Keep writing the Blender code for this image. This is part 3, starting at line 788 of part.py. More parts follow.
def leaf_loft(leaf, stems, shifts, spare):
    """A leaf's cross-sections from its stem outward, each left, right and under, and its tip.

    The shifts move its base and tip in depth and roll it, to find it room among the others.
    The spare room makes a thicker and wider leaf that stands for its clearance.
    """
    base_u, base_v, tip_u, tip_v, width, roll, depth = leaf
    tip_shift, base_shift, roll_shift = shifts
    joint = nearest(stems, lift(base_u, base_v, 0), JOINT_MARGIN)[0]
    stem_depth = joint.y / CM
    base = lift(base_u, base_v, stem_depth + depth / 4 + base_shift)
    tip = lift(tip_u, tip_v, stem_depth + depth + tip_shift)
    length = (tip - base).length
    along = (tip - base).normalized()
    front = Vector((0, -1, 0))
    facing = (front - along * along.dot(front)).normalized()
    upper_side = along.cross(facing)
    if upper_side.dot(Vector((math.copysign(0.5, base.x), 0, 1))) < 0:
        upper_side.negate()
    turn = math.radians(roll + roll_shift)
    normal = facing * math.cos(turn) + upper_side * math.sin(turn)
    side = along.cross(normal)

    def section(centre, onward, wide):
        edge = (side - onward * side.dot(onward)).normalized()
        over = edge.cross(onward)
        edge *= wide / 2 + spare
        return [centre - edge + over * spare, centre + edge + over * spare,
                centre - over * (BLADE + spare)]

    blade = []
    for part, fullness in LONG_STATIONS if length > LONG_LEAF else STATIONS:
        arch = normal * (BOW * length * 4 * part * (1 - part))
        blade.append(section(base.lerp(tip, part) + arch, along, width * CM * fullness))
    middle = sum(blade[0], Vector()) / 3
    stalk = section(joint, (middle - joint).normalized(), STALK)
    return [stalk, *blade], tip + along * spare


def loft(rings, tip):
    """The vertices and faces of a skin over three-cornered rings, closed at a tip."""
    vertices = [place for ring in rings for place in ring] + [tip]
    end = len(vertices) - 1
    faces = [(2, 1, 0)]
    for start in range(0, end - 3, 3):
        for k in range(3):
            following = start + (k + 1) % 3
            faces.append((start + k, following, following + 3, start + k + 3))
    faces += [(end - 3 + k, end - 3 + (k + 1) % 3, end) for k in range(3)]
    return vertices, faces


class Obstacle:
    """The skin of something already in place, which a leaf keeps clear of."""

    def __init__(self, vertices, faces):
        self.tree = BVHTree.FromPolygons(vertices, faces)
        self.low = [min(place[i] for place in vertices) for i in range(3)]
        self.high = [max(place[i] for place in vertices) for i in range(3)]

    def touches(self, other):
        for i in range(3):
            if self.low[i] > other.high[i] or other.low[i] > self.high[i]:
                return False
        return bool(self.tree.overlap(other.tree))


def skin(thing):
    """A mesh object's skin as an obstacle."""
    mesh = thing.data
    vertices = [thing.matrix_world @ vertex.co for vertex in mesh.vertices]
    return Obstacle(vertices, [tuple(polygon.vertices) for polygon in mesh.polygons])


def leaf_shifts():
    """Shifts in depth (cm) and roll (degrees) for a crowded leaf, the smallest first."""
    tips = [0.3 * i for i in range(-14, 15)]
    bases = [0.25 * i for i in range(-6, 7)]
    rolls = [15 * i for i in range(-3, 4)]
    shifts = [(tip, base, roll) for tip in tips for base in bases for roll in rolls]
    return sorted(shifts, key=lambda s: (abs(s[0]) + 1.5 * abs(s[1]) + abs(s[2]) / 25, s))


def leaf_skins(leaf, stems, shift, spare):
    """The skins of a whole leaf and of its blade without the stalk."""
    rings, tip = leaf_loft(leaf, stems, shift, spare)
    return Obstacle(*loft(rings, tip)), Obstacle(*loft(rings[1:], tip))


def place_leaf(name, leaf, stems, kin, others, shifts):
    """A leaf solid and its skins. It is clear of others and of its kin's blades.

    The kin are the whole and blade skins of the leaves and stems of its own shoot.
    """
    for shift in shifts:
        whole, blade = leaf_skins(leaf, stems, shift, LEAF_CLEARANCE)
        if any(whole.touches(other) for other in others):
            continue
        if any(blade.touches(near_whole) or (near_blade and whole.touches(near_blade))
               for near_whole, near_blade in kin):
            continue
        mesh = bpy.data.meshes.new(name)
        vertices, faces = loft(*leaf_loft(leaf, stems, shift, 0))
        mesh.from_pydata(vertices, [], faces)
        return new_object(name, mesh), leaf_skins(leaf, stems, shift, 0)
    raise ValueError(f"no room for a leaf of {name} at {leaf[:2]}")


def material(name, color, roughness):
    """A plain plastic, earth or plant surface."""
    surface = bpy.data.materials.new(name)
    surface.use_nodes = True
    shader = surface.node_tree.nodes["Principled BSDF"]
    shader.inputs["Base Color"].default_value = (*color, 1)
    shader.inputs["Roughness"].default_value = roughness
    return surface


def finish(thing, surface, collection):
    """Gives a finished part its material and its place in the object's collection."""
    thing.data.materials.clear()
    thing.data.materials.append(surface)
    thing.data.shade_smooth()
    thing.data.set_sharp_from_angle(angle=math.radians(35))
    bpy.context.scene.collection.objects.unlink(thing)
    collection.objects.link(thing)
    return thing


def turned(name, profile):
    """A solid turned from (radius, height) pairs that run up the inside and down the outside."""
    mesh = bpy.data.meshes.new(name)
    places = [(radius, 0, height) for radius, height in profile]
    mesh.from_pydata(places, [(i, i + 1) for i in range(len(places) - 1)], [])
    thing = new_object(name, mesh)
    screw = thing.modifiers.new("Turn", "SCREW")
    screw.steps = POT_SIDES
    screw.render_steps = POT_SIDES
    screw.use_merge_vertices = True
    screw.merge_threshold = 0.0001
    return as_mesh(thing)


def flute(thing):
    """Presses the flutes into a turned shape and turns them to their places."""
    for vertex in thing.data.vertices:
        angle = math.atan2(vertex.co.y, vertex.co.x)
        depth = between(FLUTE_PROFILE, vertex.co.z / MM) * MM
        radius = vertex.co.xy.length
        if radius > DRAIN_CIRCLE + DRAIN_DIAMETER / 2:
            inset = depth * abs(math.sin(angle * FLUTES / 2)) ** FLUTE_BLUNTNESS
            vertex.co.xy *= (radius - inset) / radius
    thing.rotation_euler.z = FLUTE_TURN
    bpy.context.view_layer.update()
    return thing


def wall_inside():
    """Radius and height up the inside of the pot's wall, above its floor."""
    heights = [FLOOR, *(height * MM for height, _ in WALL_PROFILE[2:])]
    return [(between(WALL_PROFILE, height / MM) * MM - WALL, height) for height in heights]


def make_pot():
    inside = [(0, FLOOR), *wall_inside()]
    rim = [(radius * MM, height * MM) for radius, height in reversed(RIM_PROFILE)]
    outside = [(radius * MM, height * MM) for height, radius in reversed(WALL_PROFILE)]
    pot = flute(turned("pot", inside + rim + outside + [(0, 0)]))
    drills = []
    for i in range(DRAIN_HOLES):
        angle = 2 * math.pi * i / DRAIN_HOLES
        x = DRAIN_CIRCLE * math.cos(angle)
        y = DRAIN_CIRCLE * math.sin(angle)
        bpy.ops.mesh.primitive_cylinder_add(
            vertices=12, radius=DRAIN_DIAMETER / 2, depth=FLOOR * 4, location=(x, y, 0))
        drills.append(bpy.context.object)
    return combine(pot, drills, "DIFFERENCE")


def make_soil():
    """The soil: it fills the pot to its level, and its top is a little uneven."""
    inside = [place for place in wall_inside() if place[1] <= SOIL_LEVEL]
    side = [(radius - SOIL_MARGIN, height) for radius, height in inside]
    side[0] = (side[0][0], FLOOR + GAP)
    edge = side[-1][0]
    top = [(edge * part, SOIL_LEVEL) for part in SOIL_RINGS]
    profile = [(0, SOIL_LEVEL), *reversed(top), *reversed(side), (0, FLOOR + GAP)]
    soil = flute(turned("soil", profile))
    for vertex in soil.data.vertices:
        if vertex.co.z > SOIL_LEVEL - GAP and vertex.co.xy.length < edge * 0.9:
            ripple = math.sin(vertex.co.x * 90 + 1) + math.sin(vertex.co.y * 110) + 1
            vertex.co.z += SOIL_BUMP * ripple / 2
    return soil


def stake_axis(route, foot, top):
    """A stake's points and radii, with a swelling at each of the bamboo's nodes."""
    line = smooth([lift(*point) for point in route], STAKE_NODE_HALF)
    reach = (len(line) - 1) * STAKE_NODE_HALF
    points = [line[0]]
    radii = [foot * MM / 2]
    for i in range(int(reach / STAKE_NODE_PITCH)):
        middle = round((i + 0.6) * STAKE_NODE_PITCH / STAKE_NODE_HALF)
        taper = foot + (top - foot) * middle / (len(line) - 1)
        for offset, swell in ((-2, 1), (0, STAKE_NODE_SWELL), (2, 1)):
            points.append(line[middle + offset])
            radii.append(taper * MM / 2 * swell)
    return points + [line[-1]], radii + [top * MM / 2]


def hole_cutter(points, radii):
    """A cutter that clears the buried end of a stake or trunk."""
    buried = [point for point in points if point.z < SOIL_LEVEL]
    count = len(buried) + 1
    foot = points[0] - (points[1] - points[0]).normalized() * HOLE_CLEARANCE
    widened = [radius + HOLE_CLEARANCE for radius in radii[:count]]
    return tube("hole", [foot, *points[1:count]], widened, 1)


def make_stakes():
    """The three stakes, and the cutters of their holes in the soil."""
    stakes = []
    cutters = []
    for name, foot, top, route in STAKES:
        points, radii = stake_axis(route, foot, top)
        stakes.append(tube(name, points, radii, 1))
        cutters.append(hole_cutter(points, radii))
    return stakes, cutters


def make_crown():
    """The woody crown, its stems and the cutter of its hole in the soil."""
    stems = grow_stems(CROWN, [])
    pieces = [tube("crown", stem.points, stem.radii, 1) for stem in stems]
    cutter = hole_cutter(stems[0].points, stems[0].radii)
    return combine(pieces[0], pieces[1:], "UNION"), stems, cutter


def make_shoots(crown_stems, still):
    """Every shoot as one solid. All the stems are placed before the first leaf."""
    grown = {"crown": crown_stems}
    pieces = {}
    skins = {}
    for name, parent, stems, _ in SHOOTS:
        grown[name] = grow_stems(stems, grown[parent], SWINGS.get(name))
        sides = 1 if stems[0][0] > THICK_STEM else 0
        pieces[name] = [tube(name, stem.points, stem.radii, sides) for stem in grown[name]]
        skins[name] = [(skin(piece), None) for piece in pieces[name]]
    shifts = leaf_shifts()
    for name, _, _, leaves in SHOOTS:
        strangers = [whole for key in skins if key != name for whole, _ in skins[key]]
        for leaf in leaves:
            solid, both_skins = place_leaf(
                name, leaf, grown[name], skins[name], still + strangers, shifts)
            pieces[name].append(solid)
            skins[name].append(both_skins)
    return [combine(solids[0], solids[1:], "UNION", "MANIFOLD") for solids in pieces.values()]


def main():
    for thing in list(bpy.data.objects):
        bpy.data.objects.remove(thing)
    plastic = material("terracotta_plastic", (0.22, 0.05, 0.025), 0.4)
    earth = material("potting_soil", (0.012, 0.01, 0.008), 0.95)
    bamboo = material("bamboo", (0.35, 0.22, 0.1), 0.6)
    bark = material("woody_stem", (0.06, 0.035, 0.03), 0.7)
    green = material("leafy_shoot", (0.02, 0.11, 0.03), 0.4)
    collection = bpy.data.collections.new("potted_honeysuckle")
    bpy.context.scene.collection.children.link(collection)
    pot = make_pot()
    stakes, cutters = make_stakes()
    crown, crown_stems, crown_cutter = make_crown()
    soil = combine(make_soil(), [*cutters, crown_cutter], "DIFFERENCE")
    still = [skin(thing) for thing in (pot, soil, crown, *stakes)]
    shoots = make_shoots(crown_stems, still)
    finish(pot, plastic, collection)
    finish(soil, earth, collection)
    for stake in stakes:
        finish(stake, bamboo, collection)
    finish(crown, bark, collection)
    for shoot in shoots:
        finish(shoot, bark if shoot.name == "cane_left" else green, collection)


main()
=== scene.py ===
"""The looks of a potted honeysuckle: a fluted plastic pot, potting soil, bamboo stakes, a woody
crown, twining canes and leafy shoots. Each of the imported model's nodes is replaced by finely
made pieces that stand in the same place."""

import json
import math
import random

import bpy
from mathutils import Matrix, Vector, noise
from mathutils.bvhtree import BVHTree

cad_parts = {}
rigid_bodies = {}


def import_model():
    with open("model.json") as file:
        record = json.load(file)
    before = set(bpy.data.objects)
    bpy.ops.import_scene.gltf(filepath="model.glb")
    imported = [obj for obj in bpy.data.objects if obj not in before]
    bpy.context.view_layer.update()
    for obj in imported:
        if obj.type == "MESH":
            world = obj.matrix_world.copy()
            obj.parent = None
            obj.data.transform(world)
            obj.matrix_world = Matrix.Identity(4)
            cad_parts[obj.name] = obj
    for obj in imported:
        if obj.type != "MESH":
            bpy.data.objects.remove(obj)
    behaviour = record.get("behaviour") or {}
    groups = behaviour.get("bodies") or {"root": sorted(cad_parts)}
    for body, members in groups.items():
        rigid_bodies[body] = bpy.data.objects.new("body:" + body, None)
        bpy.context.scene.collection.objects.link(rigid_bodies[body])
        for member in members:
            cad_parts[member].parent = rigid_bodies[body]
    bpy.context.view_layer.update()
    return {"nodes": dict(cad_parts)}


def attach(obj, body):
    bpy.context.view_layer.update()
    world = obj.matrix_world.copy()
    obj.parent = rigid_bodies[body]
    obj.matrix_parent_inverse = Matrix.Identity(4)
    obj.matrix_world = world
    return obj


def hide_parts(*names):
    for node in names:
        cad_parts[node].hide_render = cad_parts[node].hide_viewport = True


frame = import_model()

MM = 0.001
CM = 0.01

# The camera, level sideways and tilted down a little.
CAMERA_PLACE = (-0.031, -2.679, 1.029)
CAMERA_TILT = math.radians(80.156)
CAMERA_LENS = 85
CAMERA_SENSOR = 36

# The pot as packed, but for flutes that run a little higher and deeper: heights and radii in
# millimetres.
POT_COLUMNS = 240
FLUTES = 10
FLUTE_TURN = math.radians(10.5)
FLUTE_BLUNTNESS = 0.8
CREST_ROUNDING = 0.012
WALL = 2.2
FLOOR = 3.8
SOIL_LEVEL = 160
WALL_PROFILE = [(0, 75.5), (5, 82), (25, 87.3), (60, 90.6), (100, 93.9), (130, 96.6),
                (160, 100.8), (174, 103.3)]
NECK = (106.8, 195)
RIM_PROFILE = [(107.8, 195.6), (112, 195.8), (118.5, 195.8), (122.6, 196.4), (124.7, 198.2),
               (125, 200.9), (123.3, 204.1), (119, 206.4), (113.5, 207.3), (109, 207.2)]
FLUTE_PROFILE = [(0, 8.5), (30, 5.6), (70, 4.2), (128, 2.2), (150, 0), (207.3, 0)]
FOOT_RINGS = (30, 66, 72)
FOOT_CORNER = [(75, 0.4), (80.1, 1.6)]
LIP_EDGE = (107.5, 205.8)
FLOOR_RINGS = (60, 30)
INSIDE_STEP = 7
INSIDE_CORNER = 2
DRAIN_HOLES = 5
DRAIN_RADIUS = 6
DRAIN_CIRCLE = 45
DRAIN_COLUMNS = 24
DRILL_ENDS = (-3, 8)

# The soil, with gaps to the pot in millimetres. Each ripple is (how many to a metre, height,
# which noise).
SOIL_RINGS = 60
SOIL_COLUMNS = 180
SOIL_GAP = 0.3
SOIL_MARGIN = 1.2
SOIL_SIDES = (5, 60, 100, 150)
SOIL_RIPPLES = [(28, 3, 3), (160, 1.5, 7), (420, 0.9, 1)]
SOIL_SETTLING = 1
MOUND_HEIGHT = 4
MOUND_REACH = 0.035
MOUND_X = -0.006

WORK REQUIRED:
Start with the line that holds "crown, crown_stems, crown_cutter" and finish with the line that holds "import random". Transcribe each line in between exactly, and those two as well.

RESULT OF THIS TASK:
    crown, crown_stems, crown_cutter = make_crown()
    soil = combine(make_soil(), [*cutters, crown_cutter], "DIFFERENCE")
    still = [skin(thing) for thing in (pot, soil, crown, *stakes)]
    shoots = make_shoots(crown_stems, still)
    finish(pot, plastic, collection)
    finish(soil, earth, collection)
    for stake in stakes:
        finish(stake, bamboo, collection)
    finish(crown, bark, collection)
    for shoot in shoots:
        finish(shoot, bark if shoot.name == "cane_left" else green, collection)


main()
=== scene.py ===
"""The looks of a potted honeysuckle: a fluted plastic pot, potting soil, bamboo stakes, a woody
crown, twining canes and leafy shoots. Each of the imported model's nodes is replaced by finely
made pieces that stand in the same place."""

import json
import math
import random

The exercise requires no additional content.